Classifier-free guidance is a widely adopted technique in conditional diffusion models, interpolating between conditional and unconditional model predictions to improve sample fidelity and prompt alignment. However, standard CFG applies a uniform guidance scale across all frequency components, leading to a well-known trade-off: high guidance scales improve detail and alignment but reduce diversity and cause oversaturation, while low scales preserve diversity but yield blurry, low-quality samples.

The authors provide a frequency-domain analysis of the CFG update rule, showing that:

• Low-frequency guidance primarily controls global structure and prompt alignment.
• High-frequency guidance enhances visual fidelity and detail with minimal impact on global composition.

Empirical evidence demonstrates that excessive low-frequency guidance is the main cause of reduced diversity and oversaturation at high CFG scales, while high-frequency guidance can be increased to improve quality without these adverse effects.

Frequency-Decoupled Guidance (FDG)

Building on these insights, FDG decomposes the guidance signal at each sampling step into low- and high-frequency components (using, e.g., a Laplacian pyramid or wavelet transform) and applies separate guidance scales to each:

• A conservative scale is used for low frequencies to avoid diversity loss and oversaturation.
• A stronger scale is used for high frequencies to enhance detail and fidelity.

This approach is formalized as:

def laplacian_guidance(pred_cond, pred_uncond, guidance_scale): # pred_cond, pred_uncond: [B, C, H, W] # guidance_scale: [low_freq_scale, high_freq_scale] cond_pyr = build_laplacian_pyramid(pred_cond, levels=2) uncond_pyr = build_laplacian_pyramid(pred_uncond, levels=2) guided_pyr = [ uncond_pyr[0] + high_freq_scale * (cond_pyr[0] - uncond_pyr[0]), # High freq uncond_pyr[1] + low_freq_scale * (cond_pyr[1] - uncond_pyr[1]) # Low freq ] return reconstruct_from_pyramid(guided_pyr)

This modification is computationally negligible and requires no retraining, making it compatible with any pretrained diffusion model.

Empirical Results

Extensive experiments across class-conditional and text-to-image diffusion models (EDM2, DiT-XL/2, Stable Diffusion 2.1/XL/3) demonstrate that FDG:

• Consistently improves FID and recall over standard CFG at low guidance scales, indicating better quality and diversity.
• Maintains or improves prompt alignment (as measured by CLIP Score, ImageReward, HPSv2, PickScore).
• Reduces oversaturation and artifacts associated with high CFG scales.
• Enhances text rendering in text-to-image models, a regime where standard CFG struggles to balance detail and realism.
• Is robust across samplers and compatible with distilled models (e.g., SDXL-Lightning), where standard CFG often degrades output quality.

Quantitative results show, for example, FID improvements of 3–4 points and recall increases of 0.05–0.12 across models and datasets, with no loss in precision.

Implementation and Deployment Considerations

• Integration: FDG can be implemented as a drop-in replacement for the CFG update in the sampling loop, requiring only a frequency decomposition and recombination step per iteration.
• Frequency Decomposition: Both Laplacian pyramids and wavelet transforms are effective; the method is not sensitive to the specific choice as long as the decomposition meaningfully separates low and high frequencies.
• Parameter Selection: The low- and high-frequency guidance scales can be tuned empirically; the paper provides recommended values for common models.
• Computational Overhead: The additional cost is negligible compared to the overall sampling process.
• Compatibility: FDG is compatible with other guidance and diversity-enhancing techniques (e.g., CADS, APG) and can be combined for further improvements.

Theoretical and Practical Implications

The frequency-domain perspective clarifies the mechanisms by which CFG affects sample quality and diversity, providing a principled basis for decoupling guidance effects.

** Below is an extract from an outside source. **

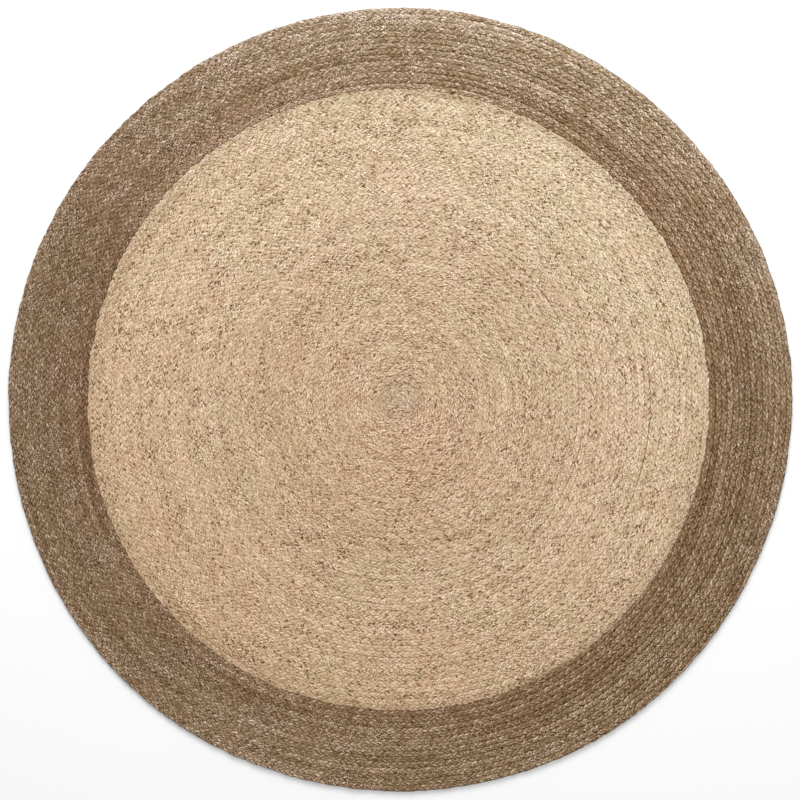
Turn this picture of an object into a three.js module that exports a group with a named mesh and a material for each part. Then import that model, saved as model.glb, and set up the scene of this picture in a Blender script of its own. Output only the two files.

This insight enables:

• Systematic improvement of sample quality at low guidance scales, avoiding the need for high guidance and its associated drawbacks.
• A general framework for plug-and-play guidance modification applicable to any conditional diffusion model.
• Potential for further research into adaptive, content-aware, or multi-band guidance strategies, as well as applications in other generative domains (e.g., video, audio).

Future Directions

• Adaptive frequency-band guidance: Dynamically adjusting guidance scales based on content or sampling step.
• Extension to other modalities: Applying frequency-decoupled guidance in video, audio, or 3D generative models.
• Integration with training: Exploring whether frequency-aware objectives during training further enhance model performance.
• Analysis of out-of-distribution robustness: Investigating FDG's impact on generalization and robustness in challenging domains.

Conclusion

This work provides a rigorous analysis and practical solution to the longstanding trade-off between quality and diversity in classifier-free guided diffusion models. By decoupling guidance in the frequency domain, FDG enables high-fidelity, diverse sampling at low guidance scales, with minimal implementation burden and broad applicability. The frequency-domain perspective is likely to inform future developments in both the theory and practice of guided generative modeling.